Агриппу Постума, как мы видим, из числа претендентов на высшую власть все же не сбрасывали. Как-никак кровный внук, да и вдруг Август подобреет, если молодой человек хоть немного образумится. Но вариант молодого родственного преемника, так замечательно сработавший после гибели Цезаря в исполнении восемнадцатилетнего Октавиана, на сей раз был невозможен. Агриппа ничем не походил на деда в молодости. А высшая власть в руках неопытного, да еще и весьма порочного юнца — беда для империи. Тиберий подходит по всем статьям, но римляне крайне недоверчивы к его человеческим качествам. Надменный аристократ, человек замкнутый, молчаливый, скрытный, кто знает, что у него на уме на самом деле? Пусть пока никаких явных пороков за ним не замечено, вроде как склонен он к жестокости. Фактов нет, так значит она просто до поры до времени подавлена, а с приходом к власти все скрытое, подавленное всенепременно прорвется. Не умел искать Тиберий любви народной, не желал заигрывать с общественным мнением — так вот и результат. А тут еще и ссылку на Родос ему припоминают. Все, такую беду пережившие, люди озлобленные, отмщения жаждущие. А власть — наилучшее средство для удовлетворения этих тайных порочных страстей. А кто рядом с Тиберием? Его мать Ливия. Ей молва и так уже наприписывала погубление молодых Цезарей, зловредное влияние на Августа. Говорят, сын ей полностью покорен, а это уже означает, что Рим окажется под властью злобной старухи. Куда уж хуже?
Даже племянника усыновленного и родного сына Тиберия молва не щадит. Кто знает, что на уме у Германика и Друза? Ливии под семьдесят, сам Тиберий на середине шестого десятка… А как уйдут они из жизни один за другим? Вот тогда-то молодые Цезари потешат свое властолюбие и, глядишь, само государство расчленят, не умея найти общего языка для его блага.
Усугубляли недобрую молву и слухи о плохом на самом деле отношении Августа к Тиберию. О них рассказывает Светоний:
«Я знаю, что есть ходячий рассказ, будто после тайной беседы с Тиберием, когда тот ушел, спальники услышали голос Августа: «Бедный римский народ, в какие он попадет медленные челюсти!»

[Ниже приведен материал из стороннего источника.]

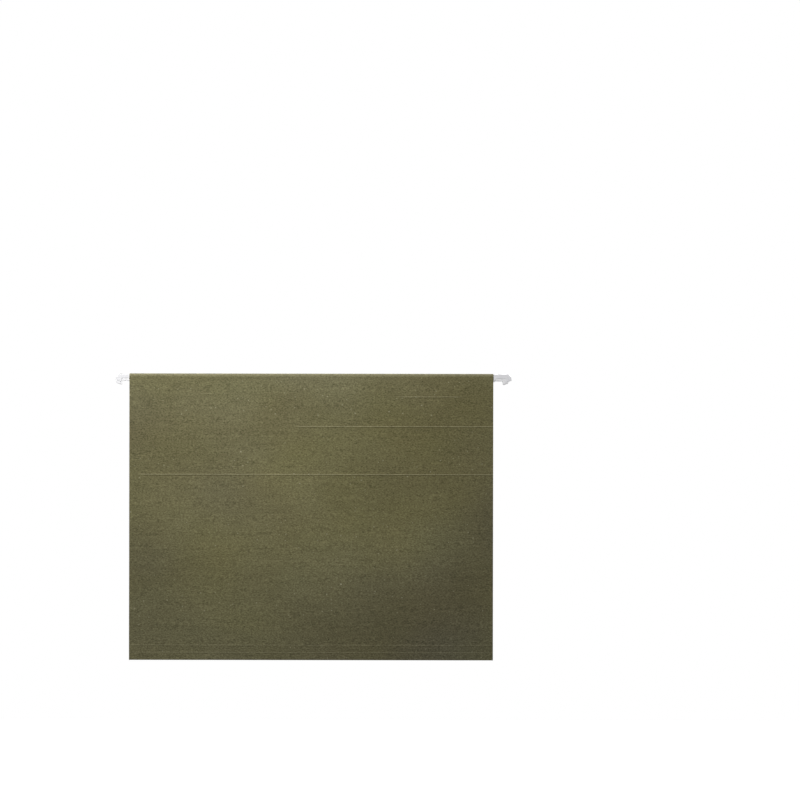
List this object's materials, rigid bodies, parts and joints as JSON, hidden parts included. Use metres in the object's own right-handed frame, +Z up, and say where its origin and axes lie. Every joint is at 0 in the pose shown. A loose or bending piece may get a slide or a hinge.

Небезызвестно мне и то, что по некоторым сообщениям Август открыто и не таясь осуждал жестокий нрав Тиберия, что не раз при его приближении он обрывал слишком веселый или легкомысленный разговор, что даже усыновить его он согласился только в угоду просьбам жены и, может быть, в тщеславной надежде, что при таком преемнике народ скорее пожалеет о нем».{187}
И в слухах, приводимых Светонием, явно появляется зловещий образ Ливии. Она и только она принудила бедного Августа усыновить Тиберия! На деле Ливия даже не смогла добиться возвращения сына из ссылки. Это, как мы помним, случилось лишь благодаря перемене настроения молодого Гая Цезаря. Что до самого усыновления, то у Августа здесь после смерти одного за другим обоих усыновленных внуков выбора, собственно-то и не было. Лучший полководец империи, приобщенный к делам государства, в цвете лет находящийся — в ком еще видеть лучшего преемника? Тиберий заслужил усыновление не интригами Ливии, но своими значимыми для Рима победами. При таком полководце, да еще и в делах гражданских сведущем, государство римское не должно потерпеть ущерба. Что есть главная заповедь высший должностных лиц Рима во все времена? Республиканская эпоха, когда исполнительную власть возглавляли два избранных консула, так озвучила ее: «Videant consules ne quid Respublica detuementi capiat» — «Да наблюдают консулы, дабы государство не потерпело какого-либо ущерба».
Тиберий — наилучшая кандидатура в окружении Августа. Да и недоброжелатели его не могут отрицать испытанности Тиберия в военном деле, а зрелость для правителя очевидное достоинство.
Любопытно, что ни Тацит, ни Светоний не приводят порочащих Тиберия слухов, говорящих о действительной его и всем известной слабости — пристрастии чрезмерном к бодрящему дару благородной виноградной лозы. Пристрастие Тиберия к вину римские путники остроумно высмеяли, переделав его имя Тиберий Клавдий Нерон в Кальдий Биберий Мерон.{188} Получилась забавная игра слов: Caldius — горячий, Biberius — от bibere (пить вино), merum — чистое, неразбавленное водой вино.
Вообще-то пристрастие к вину не было редкостью в римской военной среде. Лютые враги Марий и Сулла славились своей любовью к винопитию. Второй общий у них дар после полководческого. Весьма привержен к вину был Марк Антоний, да можно вспомнить и величайшего полководца всех времен Александра Македонского! Цезарь, правда, к вину был равнодушен, но в этом он примером Тиберию явно не служил. Главное же, пристрастие это никак не мешало Тиберию в его военных делах. Должно быть, он был из тех людей, о которых спустя почти два тысячелетия скажет баснописец Крылов: «По мне хоть пей, да дело разумей!»